Executive chairman Tan Sri Dr Lim Wee Chai said the factory, which will be completed in one to two years, would also complement its China operation.

Lim said the world's largest rubber glove manufacturer's decision to venture into Vietnam was because of lower labour and other costs.

"The operation cost in China is getting higher so instead of expanding in China, we plan to expand in Vietnam on vinyl gloves and potentially for latex gloves as well," he told a media briefing.

Lim said the Vietnam factory, developed on 20 acres of land, will feature 10 production lines in the initial stage to produce at least 1.5 billion pieces of vinyl gloves annually. Currently, the group produces 2.2 billion pieces per annum.

As for its new condom business, Lim said the group plans to launch its own "Top Feel" brand by the end of this year, once its production kicks off in June or July. The group is in the midst of installing the machines.

Lim said 80% of the condoms produced would be for the original equipment manufacturer (OEM), while the remaining 20% will be under its own brand.

"Basically our condom business will follow the same model as our glove business, where we will produce and supply for them (OEM) and will also have our own brand," he said.

In addition to that, Top Glove also plans to export its condoms to Europe, Africa and Latin America.

"We will start with two production lines, and we will increase to 10 production lines over time," he said, without elaborating on the capacity.

Earlier today, Top Glove secured a US$310 million syndicated facility to part finance the acquisition of Aspion Sdn Bhd, one of the largest surgical glove producers globally, for RM1.37 billion from Adventa Capital Pte Ltd.

Lim said it is not easy to draw interest from several international and local banks.

"It is not easy for us to get a lot of banks' support, so a good track record is important. We will never fail the banks' expectation and will continue to build our reputation as a company or person.

"Bankers like to deal with people with good image and we will continue to practise good business ethics to deliver a good track record," he said.

The US$310 million credit facility comprises a US$155 million two-year term loan facility and a US$155 million five-year murabahah facility.

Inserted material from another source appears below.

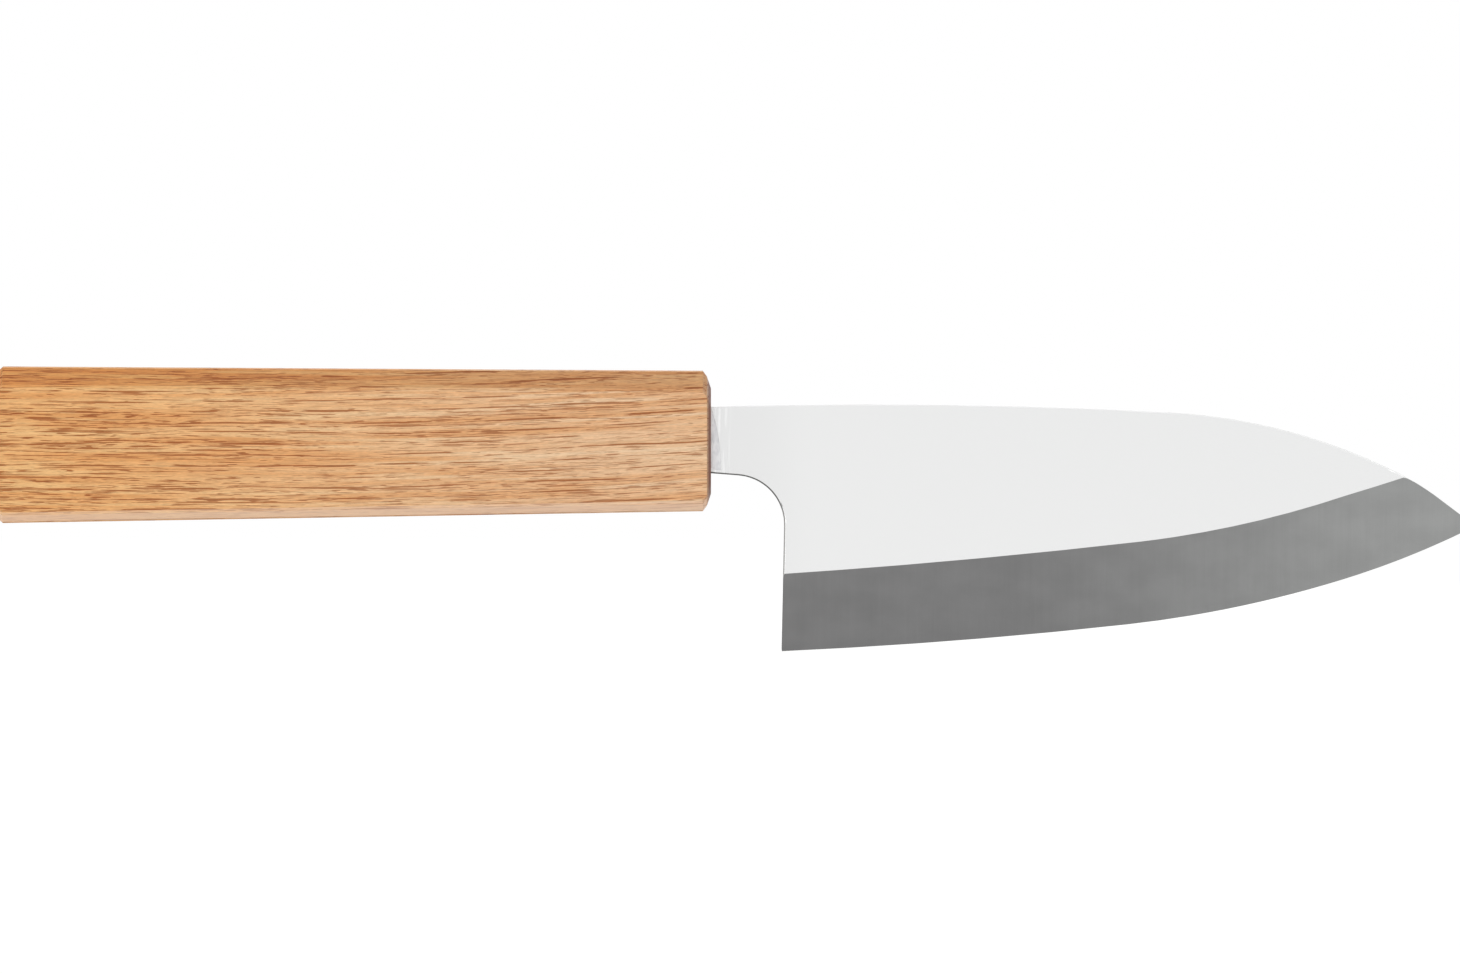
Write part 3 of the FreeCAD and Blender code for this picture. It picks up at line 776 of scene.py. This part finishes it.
# %% [markdown]
# ## Floor and surroundings
#
# The knife is shown on plain white. A floor that is lit hard enough to look white would also throw too much
# light on the knife. So what the camera sees and what lights the knife are set apart: the camera, and
# anything shiny or clear, meets white at strength 1, and the light that falls on the knife is set by
# itself. The floor still takes part of its brightness from the lamps, which keeps the knife's shadow.

# %% What the camera and shiny things see
WORLD_LIGHT = 0.62


def seen_directly(tree):
    """1 for the camera and for reflections and clear things, and 0 for light that spreads from the floor."""
    path = step(tree, "LightPath", {}).outputs
    seen = calc(tree, "MAXIMUM", path["Is Camera Ray"], path["Is Glossy Ray"])
    return calc(tree, "MAXIMUM", seen, path["Is Transmission Ray"])


world = bpy.data.worlds.new("white_surroundings")
world.use_nodes = True
bpy.context.scene.world = world
background = world.node_tree.nodes["Background"]
background.inputs["Color"].default_value = colour(1.0, 1.0, 1.0)
strength = blend_numbers(world.node_tree, seen_directly(world.node_tree), WORLD_LIGHT, 1.0)
wire(world.node_tree, strength, background.inputs["Strength"])
print(f"the surroundings light the knife at {WORLD_LIGHT}")

# %% Material of the floor
FLOOR_TONE = colour(0.84, 0.84, 0.84)
SEEN_FLOOR_TONE = colour(0.3, 0.3, 0.3)
SEEN_FLOOR_GLOW = 0.82


def floor_finish():
    """White for the camera with the knife's shadow in it, pale grey for the light, and clear from below."""
    material, tree, shader, _, _ = start_material("white_floor")
    tree.nodes.remove(shader)
    lit = step(tree, "BsdfDiffuse", {"Color": FLOOR_TONE}).outputs[0]
    seen = step(tree, "BsdfDiffuse", {"Color": SEEN_FLOOR_TONE}).outputs[0]
    glow = step(tree, "Emission", {"Strength": SEEN_FLOOR_GLOW}).outputs[0]
    glowing = step(tree, "AddShader", {0: seen, 1: glow}).outputs[0]
    top = step(tree, "MixShader", {0: seen_directly(tree), 1: lit, 2: glowing}).outputs[0]
    below = step(tree, "NewGeometry", {}).outputs["Backfacing"]
    clear = step(tree, "BsdfTransparent", {}).outputs[0]
    surface = step(tree, "MixShader", {0: below, 1: top, 2: clear}).outputs[0]
    wire(tree, surface, tree.nodes["Material Output"].inputs["Surface"])
    return material


floor_material = floor_finish()
print(f"{floor_material.name}: {len(floor_material.node_tree.nodes)} steps")

# %% Floor
FLOOR_RADIUS = 6.0
FLOOR_SIDES = 96

turns = [math.tau * number / FLOOR_SIDES for number in range(FLOOR_SIDES)]
rim = [(FLOOR_RADIUS * math.cos(turn), FLOOR_RADIUS * math.sin(turn), 0.0) for turn in turns]
floor_mesh = bpy.data.meshes.new("floor")
floor_mesh.from_pydata(rim, [], [range(FLOOR_SIDES)])
floor_mesh.materials.append(floor_material)
floor = bpy.data.objects.new("floor", floor_mesh)
bpy.context.scene.collection.objects.link(floor)
floor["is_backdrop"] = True
print(f"the floor is {FLOOR_RADIUS * 2:.0f} m across")

# %% [markdown]
# ## Light
#
# Polished steel shows whatever faces it, so a lamp straight in front would burn a hole in the flat side.
# The lamps stand to the left, to the right and behind instead, and they are large and soft. The two in
# front are low, because light that comes off the floor lifts the lower slanted facets of the handle; most
# of their difference from the upper ones is the painted shade and sheen of the oak.

# %% Lamps
CENTRE = (cad_box[0] + cad_box[1]) / 2


def add_softbox(name, place, size, watts):
    """A square soft lamp that is aimed at the knife."""
    lamp = bpy.data.lights.new(name, "AREA")
    lamp.shape = "SQUARE"
    lamp.size = size
    lamp.energy = watts
    stand = bpy.data.objects.new(name, lamp)
    stand.location = place
    stand.rotation_euler = (CENTRE - stand.location).to_track_quat("-Z", "Y").to_euler()
    bpy.context.scene.collection.objects.link(stand)


for name, place, size, watts in [
    ("left_softbox", Vector((-1.1, -1.1, 0.5)), 1.0, 9.0),
    ("right_softbox", Vector((1.2, -1.0, 0.45)), 0.9, 6.0),
    ("back_softbox", Vector((0.2, 1.4, 1.0)), 1.2, 6.0),
]:
    add_softbox(name, place, size, watts)
    print(f"{name}: {watts:.0f} W, {size} m wide, {(place - CENTRE).length:.1f} m away")

# %% [markdown]
# ## Camera
#
# The knife is seen square from its flat side, with no perspective to speak of, so the lens is long and
# stands far back. The frame is set by how many millimetres of the knife it shows: the end of the handle
# lies just past the left side of the picture and the tip just past the right.

# %% Camera
LENS_MM = 400.0
FRAME_WIDTH_MM = 252.4
FRAME_CENTRE_MM = (-0.81, 28.41)
SEES_BEYOND = 10

camera_data = bpy.data.cameras.new("camera")
camera_data.lens = LENS_MM
distance = FRAME_WIDTH_MM * MM * LENS_MM / camera_data.sensor_width
camera_data.clip_end = distance * SEES_BEYOND
camera = bpy.data.objects.new("camera", camera_data)
camera.location = (FRAME_CENTRE_MM[0] * MM, -distance, FRAME_CENTRE_MM[1] * MM)
camera.rotation_euler = (math.radians(90), 0, 0)
bpy.context.scene.collection.objects.link(camera)
bpy.context.scene.camera = camera
bpy.context.scene.view_settings.view_transform = "Standard"
print(f"the camera stands {distance:.2f} m away")

# %% [markdown]
# ## Check the size
#
# The finishes must not change the knife's size. The box from the start and the one from here are compared,
# and the largest change between them is printed.

# %% Compare sizes
seen_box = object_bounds()
changes = [abs(a - b) for old, new in zip(cad_box, seen_box) for a, b in zip(old, new)]
print(f"largest change: {max(changes):.6f} m")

The syndication credit facility was led by Citibank Bhd with seven other financial institutions, which are Bank of Tokyo-Mitsubishi UFJ (Malaysia) Bhd, Hong Leong Bank, Mizuho Bank (Malaysia) Bhd, Sumitomo Mitsui Banking Corp Malaysia Bhd, BNP Paribas Malaysia Bhd, Bangkok Bank Bhd and Bank of China.

Lim said the strong response from investors had led to an oversubscription of 2.5 times of the facility size.

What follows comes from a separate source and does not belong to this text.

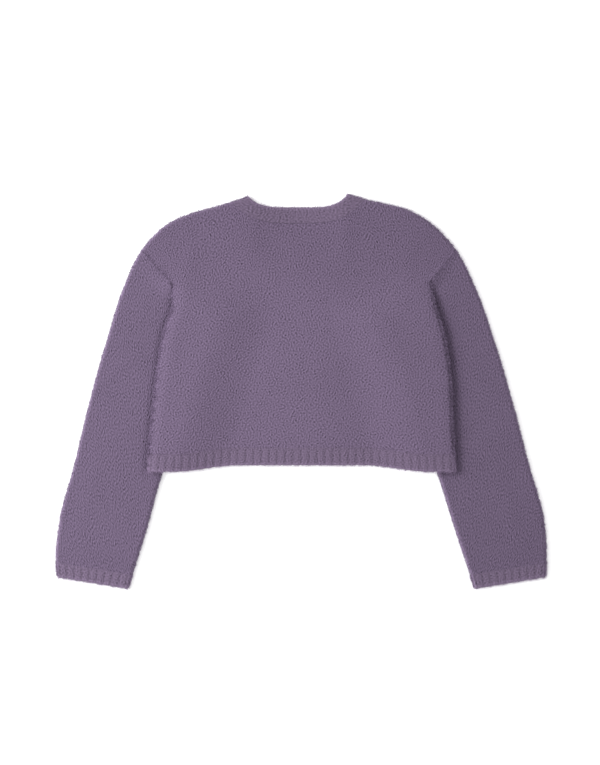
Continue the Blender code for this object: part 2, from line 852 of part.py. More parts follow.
def main():
    """Clear the scene and build every piece of the pullover."""
    for leftover in list(bpy.data.objects):
        bpy.data.objects.remove(leftover, do_unlink=True)
    knit = cloth_material("brushed_knit", KNIT_COLOR)
    rib = cloth_material("ribbed_knit", RIB_COLOR)
    build_back_panel(knit)
    build_front_panel(knit)
    build_hem("hem_rib_back", UPPER, back_height, rib)
    build_hem("hem_rib_front", LOWER, front_height, rib)
    build_neckband(rib)
    for side, word in ((SIDES[LEFT], "left"), (SIDES[RIGHT], "right")):
        build_sleeve(f"sleeve_{word}", side, knit)
        build_cuff(f"cuff_{word}", side, rib)


main()
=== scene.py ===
"""Looks of a cropped pullover in thick brushed knit, laid flat with its back up.

Each solid of the frame is replaced by a finer shell of cloth with the same outline, layers
and folds. A shell starts as a grid of points on the middle of its wall. The points are
pushed out by half the wall and by the relief of the cloth: soft creases, ribs, seam welts
and the curled loops of the knit. Loose fibre ends are brushed out of the shells as pieces
of their own. The plan runs across (x) and up the garment (y); all sizes are in metres.
"""

import logging
import math
from dataclasses import dataclass, field
from enum import Enum
from typing import Callable, NamedTuple, Sequence

import bpy
import numpy as np
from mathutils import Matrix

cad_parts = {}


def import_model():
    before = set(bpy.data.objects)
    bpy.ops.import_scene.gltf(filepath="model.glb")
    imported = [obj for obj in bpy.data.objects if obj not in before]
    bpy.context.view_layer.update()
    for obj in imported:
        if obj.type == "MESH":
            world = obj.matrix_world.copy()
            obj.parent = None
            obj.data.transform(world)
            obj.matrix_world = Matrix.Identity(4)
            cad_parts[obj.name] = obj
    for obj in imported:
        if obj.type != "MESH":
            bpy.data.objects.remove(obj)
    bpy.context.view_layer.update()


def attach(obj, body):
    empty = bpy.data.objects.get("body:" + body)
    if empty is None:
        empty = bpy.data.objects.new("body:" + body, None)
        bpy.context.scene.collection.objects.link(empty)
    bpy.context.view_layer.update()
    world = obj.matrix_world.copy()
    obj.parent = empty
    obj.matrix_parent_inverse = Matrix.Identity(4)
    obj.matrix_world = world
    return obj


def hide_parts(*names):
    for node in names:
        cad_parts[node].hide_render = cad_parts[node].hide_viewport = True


LOG = logging.getLogger("pullover")
BODY = "root"
Array = np.ndarray
Heights = Callable[[Array], Array]
Growth = Callable[[Array, Array], Array]
Object = bpy.types.Object
Tree = bpy.types.NodeTree
Socket = bpy.types.NodeSocket
Color = tuple[float, float, float, float]


class Layer(Enum):
    """Which layer of the flat garment a wall belongs to, by the way it faces."""

    UPPER = 1
    LOWER = -1


class Hand(Enum):
    """Side of the garment, by the sign of x."""

    LEFT = -1
    RIGHT = 1


class Weave(Enum):
    """Kind of knit, by the record's material slot."""

    BRUSHED = "brushed_knit"
    RIBBED = "ribbed_knit"


class Point(NamedTuple):
    """Point of an outline: distance out of the centre line, and y."""

    out: float
    y: float


class SleeveRow(NamedTuple):
    """Outer and inner fold of a sleeve at one place along it."""

    outer_out: float
    outer_y: float
    inner_out: float
    inner_y: float


class NeckLine(NamedTuple):
    """Free edge and seam of one half of the neckband at the centre, and their roundness."""

    free_y: float
    seam_y: float
    free_power: float
    seam_power: float


class Crease(NamedTuple):
    """Soft ridge (depth above 0) or trough (below 0) at a place in the plan."""

    x: float
    y: float
    angle: float
    length: float
    width: float
    depth: float


# Neck point, end of the neckband's seam, then along the shoulder to the armhole.
SHOULDER = {
    Hand.LEFT: (
        Point(0.0812, 0.3003), Point(0.1069, 0.2918), Point(0.1318, 0.2844),
        Point(0.1689, 0.2743), Point(0.2055, 0.2582), Point(0.2332, 0.2336),
        Point(0.2466, 0.2169),
    ),
    Hand.RIGHT: (
        Point(0.0712, 0.3040), Point(0.0975, 0.2959), Point(0.1278, 0.2892),
        Point(0.1600, 0.2810), Point(0.1921, 0.2647), Point(0.2230, 0.2370),
        Point(0.2389, 0.2172),
    ),
}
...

"This syndicated credit facility with Citi and its partners also underscores their confidence in our business prospects and growth strategy," he added.

The proposed acquisition comes with a profit guarantee of two years, up to a maximum of RM100 million.

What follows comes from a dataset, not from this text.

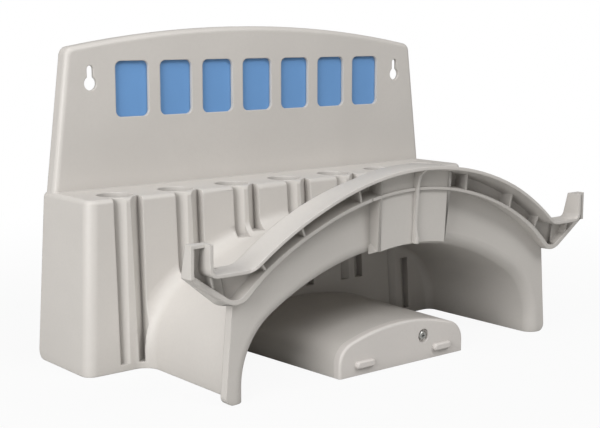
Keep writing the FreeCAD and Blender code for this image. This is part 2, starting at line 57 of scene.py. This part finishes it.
class Value:
    """A shader number that adds Math nodes when it is used in an expression."""

    def __init__(self, graph: "Graph", socket: bpy.types.NodeSocket) -> None:
        """Wraps an output socket of the graph."""
        self.graph = graph
        self.socket = socket

    def _math(self, operation: str, first: "Value | float", second: "Value | float") -> "Value":
        """Adds one Math node.

        Args:
            operation: The node's operation.
            first: The value for its first socket.
            second: The value for its second socket.

        Returns:
            The node's result.
        """
        return self.graph.value("ShaderNodeMath", {"operation": operation}, {0: first, 1: second})

    def __add__(self, other: "Value | float") -> "Value":
        """Returns this plus another value."""
        return self._math("ADD", self, other)

    def __radd__(self, other: float) -> "Value":
        """Returns a number plus this."""
        return self._math("ADD", other, self)

    def __sub__(self, other: "Value | float") -> "Value":
        """Returns this less another value."""
        return self._math("SUBTRACT", self, other)

    def __rsub__(self, other: float) -> "Value":
        """Returns a number less this."""
        return self._math("SUBTRACT", other, self)

    def __mul__(self, other: "Value | float") -> "Value":
        """Returns this times another value."""
        return self._math("MULTIPLY", self, other)

    def __rmul__(self, other: float) -> "Value":
        """Returns a number times this."""
        return self._math("MULTIPLY", other, self)

    def ramp(self, low: float, high: float) -> "Value":
        """Returns a smooth step.

        Args:
            low: The value at which the step starts.
            high: The value at which it ends.

        Returns:
            0 below low, 1 above high and a smooth rise between them.
        """
        return self.graph.value("ShaderNodeMapRange", {"interpolation_type": "SMOOTHSTEP"},
                                {"Value": self, "From Min": low, "From Max": high})


class Graph:
    """The node tree of one material or world."""

    def __init__(self, owner: bpy.types.Material | bpy.types.World) -> None:
        """Empties the owner's tree and keeps it.

        Args:
            owner: The material or world whose tree it is.
        """
        owner.use_nodes = True
        self.tree = owner.node_tree
        self.tree.nodes.clear()

    def node(self, kind: str, settings: dict | None = None, inputs: dict | None = None) -> bpy.types.Node:
        """Adds one node.

        Args:
            kind: The node's type.
            settings: Its properties, which are set first.
            inputs: Numbers, colours, values or sockets for its inputs, by name or place.

        Returns:
            The new node.
        """
        made = self.tree.nodes.new(kind)
        for name, setting in (settings or {}).items():
            setattr(made, name, setting)
        for key, given in (inputs or {}).items():
            socket = made.inputs[key]
            if isinstance(given, Value):
                self.tree.links.new(given.socket, socket)
            elif isinstance(given, bpy.types.NodeSocket):
                self.tree.links.new(given, socket)
            else:
                socket.default_value = given
        return made

    def value(self, kind: str, settings: dict | None = None, inputs: dict | None = None,
              output: int | str = 0) -> Value:
        """Adds one node and returns one of its outputs as a value."""
        return Value(self, self.node(kind, settings, inputs).outputs[output])

    def noise(self, place: Value, scale: float, detail: float = 2.0) -> Value:
        """Returns a noise pattern from 0 to 1 whose features are about 1/scale metres across."""
        return self.value("ShaderNodeTexNoise", {"noise_dimensions": "3D"},
                          {"Vector": place, "Scale": scale, "Detail": detail}, "Fac")

    def soft_edges(self, radius: float, samples: int) -> Value:
        """Returns a normal that rounds the edges by a radius in metres."""
        return self.value("ShaderNodeBevel", {"samples": samples}, {"Radius": radius})

    def open_air(self, depth: float) -> Value:
        """Returns 1 on open surfaces and less in corners that are up to a depth in metres."""
        return self.value("ShaderNodeAmbientOcclusion", {"samples": 8}, {"Distance": depth}, "AO")

    def mix(self, factor: Value | float, first: "Colour | Value", second: "Colour | Value") -> Value:
        """Returns a colour between two colours.

        Args:
            factor: 0 for the first colour, 1 for the second.
            first: The first colour.
            second: The second colour.

        Returns:
            The mixed colour.
        """
        ends = [end if isinstance(end, Value) else (*end, 1.0) for end in (first, second)]
        return self.value("ShaderNodeMix", {"data_type": "RGBA"}, {0: factor, 6: ends[0], 7: ends[1]}, 2)

    def finish(self, shader: bpy.types.Node, kind: str = "ShaderNodeOutputMaterial") -> None:
        """Feeds a shader to the tree's output."""
        self.node(kind, None, {"Surface": shader.outputs[0]})


def scaled(colour: Colour, factor: float) -> Colour:
    """Returns a colour made lighter or darker by a factor."""
    return tuple(min(1.0, channel * factor) for channel in colour)


class Grain(Enum):
    """How finely a mould was textured: the grain's scale per metre and its height in metres."""

    SATIN = (1400.0, 0.00004)
    SMOOTH = (2600.0, 0.000015)

    @property
    def scale(self) -> float:
        """Returns the grain's scale per metre."""
        return self.value[0]

    @property
    def height(self) -> float:
        """Returns the grain's height in metres."""
        return self.value[1]


@dataclass(frozen=True)
class PlasticFinish:
    """A moulded plastic with a fine grain, soft edges, painted highlights on its edges, which are also polished, and
    painted shade in its corners.

    Lengths are in metres, scales per metre, and shades are factors of the colour.
    """

    name: str
    colour: Colour
    grain: Grain
    roughness: float = 0.46
    roughness_spread: float = 0.08
    edge_radius: float = 1.3 * MM
    # Painted highlight on edges: how much paler the edges are made and how strongly; edge_polish lowers their
    # roughness.
    painted_highlight_lift: float = 1.16
    painted_highlight_share: float = 0.8
    edge_polish: float = 0.08
    edge_turn: Span = (0.02, 0.30)
    edge_open: Span = (0.55, 0.9)
    # Painted shade in corners: occlusion depth, how dark the colour is made, and the ramp of the occlusion.
    corner_depth: float = 16.0 * MM
    corner_shade: float = 0.80
    corner_open: Span = (0.15, 0.85)
    cloud_scale: float = 11.0
    cloud_rise: Span = (0.3, 0.7)
    cloud_tones: Span = (0.975, 1.02)
    speck_scale: float = 420.0
    speck_rise: Span = (0.35, 0.8)
    speck_share: float = 0.35
    speck_shade: float = 0.95
    wave_scale: float = 22.0
    wave_share: float = 6.0
    relief: float = 0.35

    def material(self) -> bpy.types.Material:
        """Makes the finish's material.

        Returns:
            The new material.
        """
        made = bpy.data.materials.new(self.name)
        graph = Graph(made)
        place = graph.value("ShaderNodeTexCoord", output="Object")
        soft = graph.soft_edges(self.edge_radius, 8)
        flat = graph.value("ShaderNodeNewGeometry", output="Normal")
        agree = graph.value("ShaderNodeVectorMath", {"operation": "DOT_PRODUCT"}, {0: soft, 1: flat}, "Value")
        open_air = graph.open_air(self.corner_depth)
        cloud = graph.noise(place, self.cloud_scale, 3.0)
        speck = graph.noise(place, self.speck_scale)
        # Painted highlight: this edge mask lightens the colour below, and the same mask lowers the roughness as
        # polish.
        edge_highlight_and_polish = (1.0 - agree).ramp(*self.edge_turn) * open_air.ramp(*self.edge_open)
        # Painted shade: corners found by ambient occlusion are darkened in colour.
        painted_corner_shade = 1.0 - open_air.ramp(*self.corner_open)
        dark, light = self.cloud_tones
        tone = graph.mix(cloud.ramp(*self.cloud_rise), scaled(self.colour, dark), scaled(self.colour, light))
        tone = graph.mix(speck.ramp(*self.speck_rise) * self.speck_share, tone, scaled(self.colour, self.speck_shade))
        # Paints the corner shade into the colour.
        tone = graph.mix(painted_corner_shade, tone, scaled(self.colour, self.corner_shade))
        # Paints the edge highlight into the colour.
        tone = graph.mix(edge_highlight_and_polish * self.painted_highlight_share, tone, scaled(self.colour, self.painted_highlight_lift))
        grain = graph.noise(place, self.grain.scale)
        wave = graph.noise(place, self.wave_scale, 1.0)
        bump = graph.node("ShaderNodeBump", None, {
            "Strength": self.relief, "Distance": self.grain.height, "Height": grain + wave * self.wave_share,
            "Normal": soft})
        shader = graph.node("ShaderNodeBsdfPrincipled", None, {
            "Base Color": tone,
            "Roughness": self.roughness + (speck - 0.5) * self.roughness_spread - edge_highlight_and_polish * self.edge_polish,
            "Normal": bump.outputs["Normal"],
        })
        graph.finish(shader)
        return made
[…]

The acquisition, targeted for completion by early April, will make Top Glove the largest surgical glove manufacturer with a market share of up to 20%, as against 12% as of last year.

For the second quarter ended Feb 28, 2018, Top Glove's borrowings increased by 80.43% to RM585.3 million, from RM324.4 million a year earlier, mainly due to the cost of acquiring packaging company Eastern Press Sdn Bhd for RM46.25 million and payments of 10% deposit for the acquisition of Aspion (RM137 million).

Top Glove shares closed down five sen or 0.51% to RM9.80, giving it a market capitalisation of RM12.3 billion. Over the past 12 months, the group has gained about 92.24%.